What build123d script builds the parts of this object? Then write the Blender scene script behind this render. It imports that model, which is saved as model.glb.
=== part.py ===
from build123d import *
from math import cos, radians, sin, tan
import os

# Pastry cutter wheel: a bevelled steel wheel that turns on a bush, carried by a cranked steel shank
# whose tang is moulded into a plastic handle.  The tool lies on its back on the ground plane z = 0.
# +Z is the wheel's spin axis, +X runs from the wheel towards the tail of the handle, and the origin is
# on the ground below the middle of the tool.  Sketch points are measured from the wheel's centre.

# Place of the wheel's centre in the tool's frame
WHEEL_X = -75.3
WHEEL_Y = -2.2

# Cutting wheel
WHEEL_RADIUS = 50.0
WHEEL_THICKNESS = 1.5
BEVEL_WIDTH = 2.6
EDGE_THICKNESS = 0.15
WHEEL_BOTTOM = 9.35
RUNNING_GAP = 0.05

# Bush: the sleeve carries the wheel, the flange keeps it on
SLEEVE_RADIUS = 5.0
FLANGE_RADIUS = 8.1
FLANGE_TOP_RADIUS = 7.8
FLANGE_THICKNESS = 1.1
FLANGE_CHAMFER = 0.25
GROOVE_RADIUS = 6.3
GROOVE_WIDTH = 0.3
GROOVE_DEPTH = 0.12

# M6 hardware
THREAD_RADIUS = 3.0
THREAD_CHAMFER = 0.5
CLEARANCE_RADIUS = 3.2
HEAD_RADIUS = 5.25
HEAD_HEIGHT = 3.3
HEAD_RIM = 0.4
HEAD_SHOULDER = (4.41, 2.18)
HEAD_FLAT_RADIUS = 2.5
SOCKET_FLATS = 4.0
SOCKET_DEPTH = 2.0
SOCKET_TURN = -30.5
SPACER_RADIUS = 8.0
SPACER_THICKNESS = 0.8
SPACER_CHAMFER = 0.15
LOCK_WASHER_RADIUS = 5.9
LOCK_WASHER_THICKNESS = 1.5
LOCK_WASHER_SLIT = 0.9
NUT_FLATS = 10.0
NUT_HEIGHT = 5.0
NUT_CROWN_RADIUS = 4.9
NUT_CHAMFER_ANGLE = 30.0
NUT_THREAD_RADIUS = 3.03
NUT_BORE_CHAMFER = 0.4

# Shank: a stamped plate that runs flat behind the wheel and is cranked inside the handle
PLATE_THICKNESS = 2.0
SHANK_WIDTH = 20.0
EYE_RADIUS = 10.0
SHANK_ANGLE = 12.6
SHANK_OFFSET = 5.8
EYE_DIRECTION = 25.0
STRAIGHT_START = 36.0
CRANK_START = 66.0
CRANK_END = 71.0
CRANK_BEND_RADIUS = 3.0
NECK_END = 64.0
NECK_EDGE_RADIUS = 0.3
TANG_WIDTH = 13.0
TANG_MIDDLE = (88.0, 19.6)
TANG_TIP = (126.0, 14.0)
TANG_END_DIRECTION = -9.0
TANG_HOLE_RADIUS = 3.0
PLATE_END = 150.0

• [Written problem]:
Faithfully transcribe the whole of the data.

• [Written solution]:
What build123d script builds the parts of this object? Then write the Blender scene script behind this render. It imports that model, which is saved as model.glb.
=== part.py ===
from build123d import *
from math import cos, radians, sin, tan
import os

# Pastry cutter wheel: a bevelled steel wheel that turns on a bush, carried by a cranked steel shank
# whose tang is moulded into a plastic handle.  The tool lies on its back on the ground plane z = 0.
# +Z is the wheel's spin axis, +X runs from the wheel towards the tail of the handle, and the origin is
# on the ground below the middle of the tool.  Sketch points are measured from the wheel's centre.

# Place of the wheel's centre in the tool's frame
WHEEL_X = -75.3
WHEEL_Y = -2.2

# Cutting wheel
WHEEL_RADIUS = 50.0
WHEEL_THICKNESS = 1.5
BEVEL_WIDTH = 2.6
EDGE_THICKNESS = 0.15
WHEEL_BOTTOM = 9.35
RUNNING_GAP = 0.05

# Bush: the sleeve carries the wheel, the flange keeps it on
SLEEVE_RADIUS = 5.0
FLANGE_RADIUS = 8.1
FLANGE_TOP_RADIUS = 7.8
FLANGE_THICKNESS = 1.1
FLANGE_CHAMFER = 0.25
GROOVE_RADIUS = 6.3
GROOVE_WIDTH = 0.3
GROOVE_DEPTH = 0.12

# M6 hardware
THREAD_RADIUS = 3.0
THREAD_CHAMFER = 0.5
CLEARANCE_RADIUS = 3.2
HEAD_RADIUS = 5.25
HEAD_HEIGHT = 3.3
HEAD_RIM = 0.4
HEAD_SHOULDER = (4.41, 2.18)
HEAD_FLAT_RADIUS = 2.5
SOCKET_FLATS = 4.0
SOCKET_DEPTH = 2.0
SOCKET_TURN = -30.5
SPACER_RADIUS = 8.0
SPACER_THICKNESS = 0.8
SPACER_CHAMFER = 0.15
LOCK_WASHER_RADIUS = 5.9
LOCK_WASHER_THICKNESS = 1.5
LOCK_WASHER_SLIT = 0.9
NUT_FLATS = 10.0
NUT_HEIGHT = 5.0
NUT_CROWN_RADIUS = 4.9
NUT_CHAMFER_ANGLE = 30.0
NUT_THREAD_RADIUS = 3.03
NUT_BORE_CHAMFER = 0.4

# Shank: a stamped plate that runs flat behind the wheel and is cranked inside the handle
PLATE_THICKNESS = 2.0
SHANK_WIDTH = 20.0
EYE_RADIUS = 10.0
SHANK_ANGLE = 12.6
SHANK_OFFSET = 5.8
EYE_DIRECTION = 25.0
STRAIGHT_START = 36.0
CRANK_START = 66.0
CRANK_END = 71.0
CRANK_BEND_RADIUS = 3.0
NECK_END = 64.0
NECK_EDGE_RADIUS = 0.3
TANG_WIDTH = 13.0
TANG_MIDDLE = (88.0, 19.6)
TANG_TIP = (126.0, 14.0)
TANG_END_DIRECTION = -9.0
TANG_HOLE_RADIUS = 3.0
PLATE_END = 150.0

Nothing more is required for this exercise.